According to Francis, the key to a devout life and freedom from addictions is to “loath the sin with a powerful and vigorous contrition, detesting not just the sin but also all affection to the sin and all that springs from it and leads to it.”

This practical wisdom of St Francis is borne out in our sinful addictions in real life. I remember once celebrating the funeral of a man who was a chronic alcoholic and who died because of his addiction. Speaking to his daughter, she told me: “Some say Dad had a weakness for drink. I would say he had a passion for it.” His daughter’s insight rang true. Her father’s problem was not his passion or desire. The problem was his desire and affection to what eventually destroyed him. Here was a man who hated being an alcoholic, who knew he was a slave to alcohol, but who couldn’t let go of his love for drink, which dragged him back into slavery over and over again.

This dynamic is repeated endlessly in our grip of addictions. Whether they are addictions to the more destructive things like alcohol, drugs, pornography, and gambling, or more subtle addictions to things like work, power, the internet, being liked, a desperate search for intimacy, fantasies, or an endless variety of other things, what they all have in common is a tag attached to them that says “Love Me Above All Things.” And when we do, we are hooked and controlled by them. But when we come to hate what we are addicted to and seek forgiveness for living that addiction, only then, with God’s grace, can we begin to experience lasting freedom as our passion and desire shift back to God himself. Our problem is that although deep in our hearts we would prefer to be free from our addictions, the larger part of ourselves does not want to give them up. Why? Because we are still affectionately attached to them.

Here is where the wisdom of St. Francis comes in and focuses on what we truly love and necessarily hate. He teaches that the objects of our addictions become false gods and substitutes for God because we have given ourselves to them in love. Addictions supplant God’s love as the source and object of our deepest desire. This is why Jesus insisted on our loves having a hierarchy where God and his kingdom come first: “Where your treasure is there will your heart be too” (Matt. 6:21); “If anyone comes to me without hating his father, mother, wife, children, brothers, yes and his own life too, he cannot be my disciple” (Luke 14:26). With these words, Jesus simply says to us: “Nothing must be more important to you than I am.”
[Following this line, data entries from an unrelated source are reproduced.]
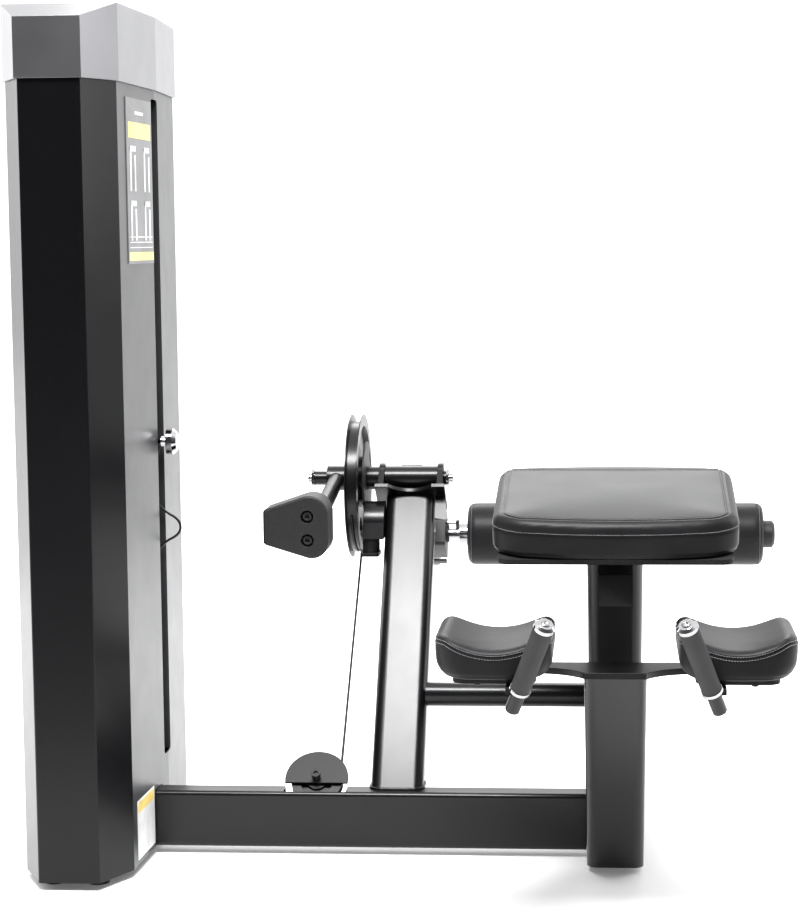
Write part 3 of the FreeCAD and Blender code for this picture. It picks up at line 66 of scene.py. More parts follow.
def make_camera():
    """A long lens just above the bench, in front of the machine, turned a little to its left."""
    pitch = math.radians(5.75)
    yaw = math.radians(3.92)
    roll = -0.0082
    level = Vector((-math.sin(yaw), math.cos(yaw), 0))
    side = Vector((math.cos(yaw), math.sin(yaw), 0))
    forward = level * math.cos(pitch) - Z_AXIS * math.sin(pitch)
    up = Z_AXIS * math.cos(pitch) + level * math.sin(pitch)
    right = side * math.cos(roll) + up * math.sin(roll)
    top = up * math.cos(roll) - side * math.sin(roll)
    camera = bpy.data.objects.new("camera", bpy.data.cameras.new("camera"))
    camera.data.lens = 86.3
    camera.data.sensor_width = 36
    camera.data.shift_x = -0.0652
    camera.data.clip_end = 60
    turn = Matrix((right, top, -forward)).transposed().to_4x4()
    camera.matrix_world = Matrix.Translation((-0.00835, -4.2232, 1.21)) @ turn
    SCENE.collection.objects.link(camera)
    SCENE.camera = camera


def area_light(name, at, target, width, height, radiance):
    """A soft box; radiance is how bright its face looks, so its power follows from its size."""
    light = bpy.data.lights.new(name, "AREA")
    light.shape = "RECTANGLE"
    light.size = width
    light.size_y = height
    light.energy = radiance * math.pi * width * height
    item = bpy.data.objects.new(name, light)
    item.location = at
    way = Vector(target) - Vector(at)
    item.rotation_euler = way.to_track_quat("-Z", "Y").to_euler()
    SCENE.collection.objects.link(item)


def make_world():
    """A studio: a white sweep behind the machine and overhead, a dim room on the camera's side."""
    world = bpy.data.worlds.new("studio")
    world.use_nodes = True
    tree = world.node_tree
    back = tree.nodes["Background"]
    back.inputs["Strength"].default_value = 1.0
    place = tree.nodes.new("ShaderNodeTexCoord")
    lean = tree.nodes.new("ShaderNodeVectorMath")
    lean.operation = "DOT_PRODUCT"
    lean.inputs[1].default_value = (0.0, 0.55, 0.75)
    stretch = tree.nodes.new("ShaderNodeMapRange")
    stretch.inputs["From Min"].default_value = -1
    stretch.inputs["From Max"].default_value = 1
    ramp = tree.nodes.new("ShaderNodeValToRGB")
    tree.links.new(place.outputs["Generated"], lean.inputs[0])
    tree.links.new(lean.outputs["Value"], stretch.inputs["Value"])
    tree.links.new(stretch.outputs["Result"], ramp.inputs["Fac"])
    tree.links.new(ramp.outputs["Color"], back.inputs["Color"])
    stops = ((0.2, 0.08), (0.5, 0.20), (0.57, 0.32), (0.74, 1.5), (1.0, 1.3))
    elements = ramp.color_ramp.elements
    while len(elements) < len(stops):
        elements.new(0.5)
    for element, (where, value) in zip(elements, stops):
        element.position = where
        element.color = (value, value, value, 1)
    SCENE.world = world


def make_floor():
    """A plain pale floor, wide enough for its far edge to be the horizon."""
    half = 14
    corners = [(-half, -half, 0), (half, -half, 0), (half, half, 0), (-half, half, 0)]
    mesh = bpy.data.meshes.new("floor")
    mesh.from_pydata(corners, [], [(0, 1, 2, 3)])
    floor = bpy.data.objects.new("floor", mesh)
    SCENE.collection.objects.link(floor)
    material = bpy.data.materials.new("floor_paint")
    material.use_nodes = True
    tree = material.node_tree
    shade = tree.nodes["Principled BSDF"]
    place = tree.nodes.new("ShaderNodeTexCoord")
    split = tree.nodes.new("ShaderNodeSeparateXYZ")
    tree.links.new(place.outputs["Object"], split.inputs[0])

    def fade(axis, start, end, low, high):
        """A value that runs from low to high between two places along an axis."""
        node = tree.nodes.new("ShaderNodeMapRange")
        for socket, value in (("From Min", start), ("From Max", end), ("To Min", low), ("To Max", high)):
            node.inputs[socket].default_value = value
        tree.links.new(split.outputs[axis], node.inputs["Value"])
        return node.outputs["Result"]

    def product(first, second):
        node = tree.nodes.new("ShaderNodeMath")
        node.operation = "MULTIPLY"
        tree.links.new(first, node.inputs[0])
        tree.links.new(second, node.inputs[1])
        return node.outputs[0]

    # painted shade and light: palest under and behind the machine, painted darker in front and far to the
    # sides, and lit a little from within towards the horizon by a painted glow
    aside = fade("X", 2.0, 3.4, 1.0, 0.6)
    tree.links.new(product(fade("Y", -1.9, -0.75, 0.42, 0.92), aside), shade.inputs["Base Color"])
    tree.links.new(product(fade("Y", -0.7, 2.0, 0.0, 0.65), aside), shade.inputs["Emission Strength"])
    for socket, value in (("Emission Color", (1, 1, 1, 1)), ("Roughness", 0.65), ("Specular IOR Level", 0.2)):
        shade.inputs[socket].default_value = value
    mesh.materials.append(material)


def make_studio():
    """Camera, sweep and floor, with a strong soft box overhead and weak ones at the sides and behind."""
    make_camera()
    make_world()
    make_floor()
    area_light("top_box", (-0.5, -1.9, 3.9), (-0.4, 0.1, 0.4), 1.9, 1.0, 36)
    area_light("left_box", (-4.2, 1.4, 1.6), (-1.0, 0.0, 0.8), 1.6, 3.0, 3.5)
    area_light("right_box", (3.6, 0.9, 2.2), (0.0, 0.0, 0.6), 1.4, 2.2, 3.0)
    area_light("rear_box", (-0.4, 3.6, 3.2), (-0.4, 0.0, 0.5), 3.0, 1.4, 4.0)
    SCENE.view_settings.view_transform = "Standard"
    SCENE.view_settings.look = "Medium High Contrast"


# ---------------------------------------------------------------- materials

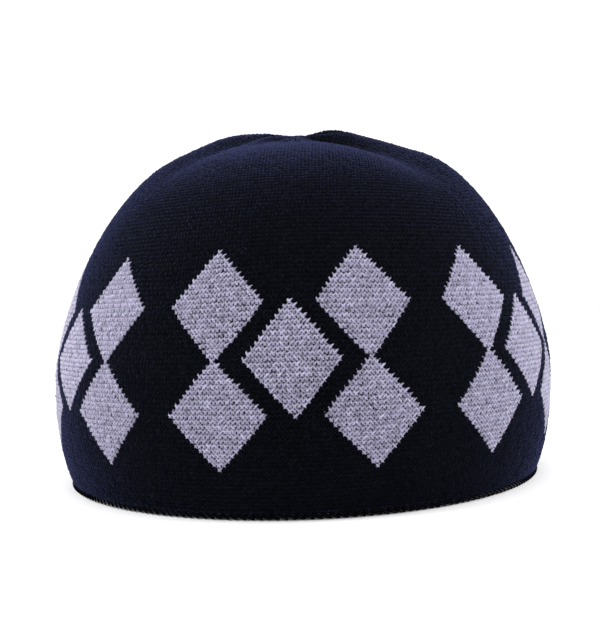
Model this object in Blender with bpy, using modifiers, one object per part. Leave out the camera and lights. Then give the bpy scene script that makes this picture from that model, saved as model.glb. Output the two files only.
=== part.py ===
"""A knitted prayer cap: one knitted wall drawn up to a four-gored crown, and the chained edge along its rim.

Metres, +Z up. The origin is the middle of the rim, on the surface that the cap stands on, and the front is -Y.
A place on the wall is given by its turn and its rise. The turn is 0 at the front and 0.25 at +X, and grows by
equal lengths along the knitted rows. The rise is the share of the way up the wall, 0 at the rim and 1 at the
crown's middle.
"""

import math

import bmesh
import bpy
import numpy as np

# Driving dimensions
HALF_WIDTH = 0.083          # outside, side to side, where the cap is widest
LENGTH_RATIO = 1.202        # front to back over side to side, as on a head
DOME_HEIGHT = 0.1122        # of the plain dome, before the crown's folds
WIDEST_HEIGHT = 0.0357      # where the half-width is HALF_WIDTH
RIM_SHARE = 0.935           # the rim's half-width over HALF_WIDTH
WALL = 0.0022               # the double knit's thickness
EDGING_HEIGHT = 0.0014
EDGING_ROUND = 0.0004
PIECE_GAP = 0.0003
LEAN = 0.016                # how far the cap leans to +X for its height
KNIT_START = -0.0051        # turn of the knitting's middle column and of its front gore

# Outline of the plain dome
TUCK_POWER = 2.85           # how late the wall draws in below its widest height
SIDE_POWER = 1.367          # how long the sides stay upright
CROWN_POWER = 3.262         # how flat the top is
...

St. Augustine once wrote, “Amor meus, pondus meum”—“My love is my weight” (Confessions, 13, 9, 10)—meaning that we always gravitate to that which we love most. This is why the spiritual life is so important in our battle to overcome addictions and to remain free—something acknowledged in the ‘Twelve-Step Program” of Alcoholics Anonymous. It is not about loving less but about what we love first and most. Hating what we are addicted to is not about freedom from desire but freedom for desire—for the desire and love for the God who passionately desires and loves us. When God becomes our first love, we are free to see everything and love everything in their proper order. When God is our first love then everything else finds its place in relation to him. This is why the wisdom of St. Francis de Sales is so relevant for us today in the arena of our battle with addictions. It brings us back to where the real issue lies—who or what we love most, and the necessary choice we must make, with God’s grace, to love him and to hate everything that comes between ourselves and the God who is our first love.

On the feast of St. Francis de Sales, may his prayers and guidance help us who battle with more addictions than we care to admit. May we seek God’s forgiveness for the times we have succumbed to our addictions out of love for them. But may we also grow to hate what we are addicted to and so finally be free to love God “with all your heart, with all your soul and with all your mind” (Matt. 22:37). That’s why the first commandment is not just top of a list. It is a call to love rightly and the key to a life that leads to true freedom and lasting peace.